Of course, then there's the Hamilton Beach programmable kettle, which comes pretty close to the estimated cost price of building a variable temperature kettle I had estimated. I had estimated it costs about 45 dolars to build and market a digital kettle with basic PID functions. I was willing to accept advanced kettles cost about 90 dollars because PID tuning is a variable quality, and I'd be willing to accept that companies like Bonavita or Breville actually spend more time and money into tuning these little details. I don't know how Hamilton Beach did it, and I'm exceedingly curious as to how. The people at Steepster don't think too highly of it though, so there's some clues there.As for which kettle I bought, the house is currently kettle-less while I figure out which one to buy. I’m leaning heavily on the Cuisinart CPK-17. I am also quite partial to just buying a water warmer like the Zojirushi, mainly because my mum uses one and I grew up with one, but who knows, I might just go buy another $10 kettle.
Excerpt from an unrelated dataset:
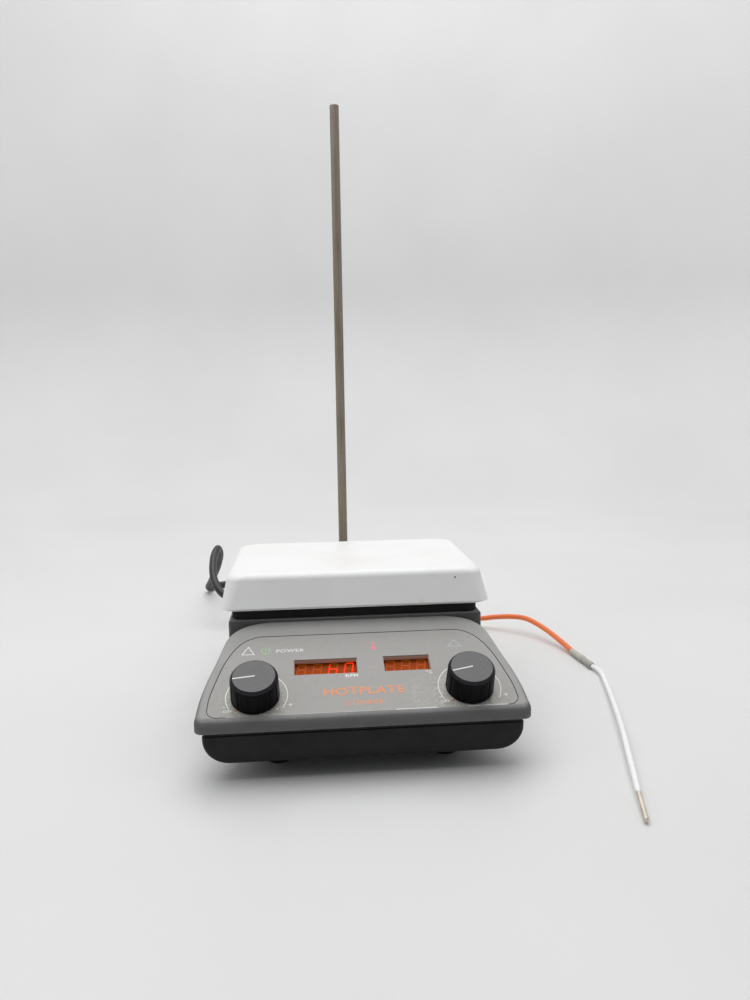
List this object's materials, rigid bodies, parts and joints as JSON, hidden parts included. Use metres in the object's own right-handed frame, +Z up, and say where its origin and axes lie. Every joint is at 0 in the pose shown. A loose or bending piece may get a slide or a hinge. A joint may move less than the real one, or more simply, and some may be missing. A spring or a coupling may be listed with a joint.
{
  "type": "heated magnetic stirrer",
  "caption": "Stirring hotplate with a white ceramic top, sloping panel with knobs and displays, support rod, mains cord and a wired temperature probe.",
  "frame": {"origin": "centre of the top plate's upper face, on the stirring axis; the feet stand 108.5 mm below it", "axes": "+X to the right seen from the control panel, +Y from the panel towards the rod and mains cord, +Z up"},
  "size_m": [0.3514, 0.5957, 0.463],
  "materials": {
    "white_ceramic": "gloss",
    "grey_housing": "satin",
    "charcoal_tray": "satin",
    "panel_film": "satin",
    "black_plastic": "satin",
    "cap_grey": "satin",
    "amber_filter": "gloss",
    "display_module": "satin",
    "circuit_board": "satin",
    "green_light": "satin",
    "red_light": "satin",
    "rubber": "matte",
    "plated_steel": "satin",
    "worn_steel": "satin",
    "aluminium": "satin",
    "brass": "satin",
    "ceramic_fibre": "matte",
    "magnet": "satin",
    "cord_rubber": "satin",
    "orange_cable": "satin",
    "white_sleeve": "satin",
    "shrink_grey": "matte"
  },
  "bodies": {
    "base": {"upper_housing": "grey_housing", "base_tray": "charcoal_tray", "foot_1": "rubber", "foot_2": "rubber", "foot_3": "rubber", "foot_4": "rubber", "base_screw_1": "plated_steel", "base_screw_2": "plated_steel", "base_screw_3": "plated_steel", "base_screw_4": "plated_steel", "top_plate": "white_ceramic", "heat_shield_pan": "plated_steel", "heater_element": "plated_steel", "insulation_pad": "ceramic_fibre", "plate_sensor": "plated_steel", "plate_gasket": "rubber", "plate_post_1": "plated_steel", "plate_post_2": "plated_steel", "plate_post_3": "plated_steel", "plate_post_4": "plated_steel", "motor_can": "plated_steel", "motor_bracket": "plated_steel", "panel_overlay": "panel_film", "stir_window": "amber_filter", "heat_window": "amber_filter", "stir_display": "display_module", "heat_display": "display_module", "display_board": "circuit_board", "power_light": "green_light", "heat_light": "red_light", "stir_pot_body": "plated_steel", "stir_pot_nut": "brass", "heat_pot_body": "plated_steel", "heat_pot_nut": "brass", "power_board": "circuit_board", "transformer": "plated_steel", "heat_sink": "aluminium", "rod_socket": "aluminium", "mains_inlet": "black_plastic", "cord_connector": "cord_rubber", "power_cord": "cord_rubber", "mains_plug": "cord_rubber", "probe_jack": "black_plastic", "probe_plug": "black_plastic", "probe_cable": "orange_cable", "probe_ferrule": "shrink_grey", "probe_sleeve": "white_sleeve", "probe_tip": "worn_steel"},
    "stir_control": {"stir_knob": "black_plastic", "stir_knob_cap": "cap_grey", "stir_pot_shaft": "plated_steel"},
    "heat_control": {"heat_knob": "black_plastic", "heat_knob_cap": "cap_grey", "heat_pot_shaft": "plated_steel"},
    "stir_drive": {"motor_shaft": "plated_steel", "magnet_holder": "black_plastic", "drive_magnet_north": "magnet", "drive_magnet_south": "magnet"},
    "rod": {"support_rod": "worn_steel"},
    "clamp_screw": {"rod_clamp_screw": "black_plastic"}
  },
  "joints": [
    {"name": "stir_knob_turn", "type": "hinge", "parent": "base", "child": "stir_control", "pos_m": [-0.0638, -0.11662, -0.06033], "axis": [0, -0.4399, 0.898], "range_deg": [-225, 45]},
    {"name": "heat_knob_turn", "type": "hinge", "parent": "base", "child": "heat_control", "pos_m": [0.0638, -0.11662, -0.06033], "axis": [0, -0.4399, 0.898], "range_deg": [-225, 45]},
    {"name": "stir_magnet_spin", "type": "hinge", "parent": "base", "child": "stir_drive", "pos_m": [0, 0, -0.03], "axis": [0, 0, 1], "continuous": true},
    {"name": "support_rod_lift", "type": "slide", "parent": "base", "child": "rod", "axis": [0, 0, 1], "range_m": [0, 0.04]},
    {"name": "rod_clamp_turn", "type": "hinge", "parent": "base", "child": "clamp_screw", "pos_m": [0, 0.12, -0.0195], "axis": [0, 1, 0], "range_deg": [0, 540]}
  ]
}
TR;DR: I seem to have given a lot of thought to buying a kettle (this article is 2250 words long). I come to the conclusion that expensive basic kettles are the same as cheap basic kettles, except for price differentiation. The increase in marginal utility from purchasing a expensive kettle is not big enough compared to buying a baseline cheap kettle to warrant it. It’d be better to buy a temperature control kettle, as then the increase in marginal utility would be enough to warrant puchasing it. What do you think?